Eleven races were scheduled for this busy day, the season's first big card in the East, that taxed officials to the point of exhaustion. For sheer fury of driving it was the opener that took the plum when 35 junior drivers in MGs jousted it out with unbelievable determination. Sliding through' the turns, they wound their game little engines to bursting point on every yard of this 30-minute battle which finally went to Leech Cracraft in a TF MG at 54.2 mph. Somehow, Runner-up Robert Ryder kept a pipe between his teeth throughout the whole affair.
The highlights were the 15-minute ladies' race (11:20 a.m., 12 starters) and the main event of one hour (4:15 p.m., 23 starters). Favored among the pretty wives battling for class honors were Suzan Dietrich in a green supercharged TC MG and Peggy Wyllie, wife of the race chairman, piloting her husband's C-type Jag. Suzan, driving the race of her life, ran away from the field to win by an easy eight seconds at 63.4 mph. Peggy spoiled her chances by spinning out twice but got past Evelyn Mull's gray Jaguar coupe to take second over all. So hot was the pace that the leaders soon lapped most of the field.
The 10th race was marred by what might have been a disaster when Don McKnought lost control of his Porsche and broadslid into the timing stand. Five people were injured. One of them was Peggy Wyllie.
The main event was a true battle of giants: Lloyd, Cunningham and Spear in those phenomenal new 3000S Maseratis (1,850 pounds, 270 hp, 160 mph); George Tilps's enormously potent four-cylinder Monza Ferrari driven by Hansgen; Johnston's ex-Cunningham 4.5 Ferrari and the untractable 4.9 model of Kimberly.
A THRILLING DUEL
Bill Lloyd's red Maserati streaked into the lead at once from pole position, followed by Johnston, Hansgen, Spear and Kimberly. But the pace was too fierce for the leader. Johnston's superior speed took him past Lloyd on lap three, while Spear's Maserati squeezed by two laps later, having taken Hansgen's white Ferrari. From then to the checkered flag the order of the three front men—Johnston, Spear and Lloyd—never changed, although their relative distance certainly did. Spear, hounding Johnston every inch of the way, tried a thousand tricks to best him but simply hadn't enough speed.

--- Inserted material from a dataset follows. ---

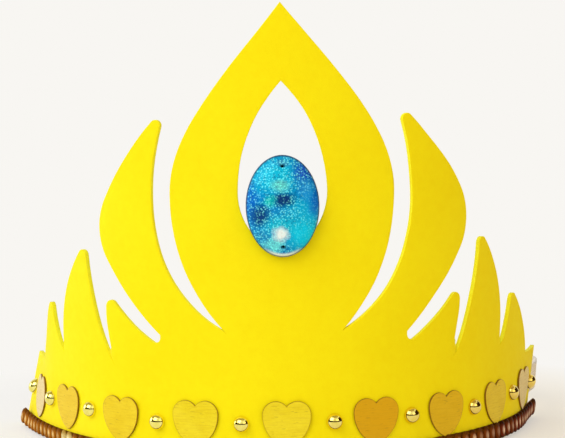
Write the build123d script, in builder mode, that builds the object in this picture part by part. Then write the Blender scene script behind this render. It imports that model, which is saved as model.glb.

Lap after lap this pair ran nose to tail in a thrilling duel, gradually pulling away from Lloyd until, on lap 32, about one minute eight seconds separated them from the rest of the field. Hansgen lost a connecting rod on lap seven, letting Kimberly into fourth place, but the latter seemed unhappy and never really going. Cunningham's Maserati bested him in a private duel and on the 20th time around both Cunningham and Kimberly were lapped by the two leaders. Kimberly finally quit on the 25th lap, apparently with plug trouble. Johnston's blue and white machine went on to snatch a narrow victory from Spear at 67.9 mph. The winner's style was impeccable; he never made the mistake Spear hoped for, and his hard-earned triumph was well deserved.